Let’s take one popular example from early LS literature on the contextual and situated nature of learning and cognition (Lave, 1988). Imagine you’re following a strict diet. For this meal you are allowed three-quarters of two-thirds cup of cottage cheese. What do you do? Probably not a pencil and paper algorithm; instead you fill a measuring-cup two-thirds full, dump it on the cutting board, mark a cross in it, and scoop away one quadrant. This is a quintessential example in LS, as it clearly demonstrates that the inventiveness of problem solving in authentic activity cannot be represented as abstract procedures or mental models. The big take away: knowledge comes part and parcel with the activity and environment in which it is produced, of which some components are internal and some are external. How might DP differently analyze this example? Would a discursive psychologist even care? From the DP perspective, might you ask: what does “learning” do in this interaction? How is “learning” an interactional achievement? What discursive resources are employed in the performance of “learning?” These questions feel a little funny to me, and I am not sure why. Is it due to a limitation in LS or DP or both? I think one first step would be to investigate how learning and knowledge are explicitly oriented to and used as resources in talk-in-interaction.

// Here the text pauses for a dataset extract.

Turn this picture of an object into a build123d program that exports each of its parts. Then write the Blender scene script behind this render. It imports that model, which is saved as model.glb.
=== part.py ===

DP has a broad scope and LS has already respecified learning under a variety of theoretical approaches. (To be clear, I do not mean respecification in the same sense as DP respecifies the psychological. Here, I mean the numerous ways in which LS has considered “learning as _____.”) Nonetheless, I do think the respecification of learning through a DP lens would necessarily move LS in a post-cognitive direction. Can LS reframe methodologies with a social constructionist epistemology? Or is the epistemological leap between sociocultural and social constructionist too large? Can the Learning Sciences take Sacks’ (1992) advice and not “worry about whether they’re ‘thinking’?” I think so.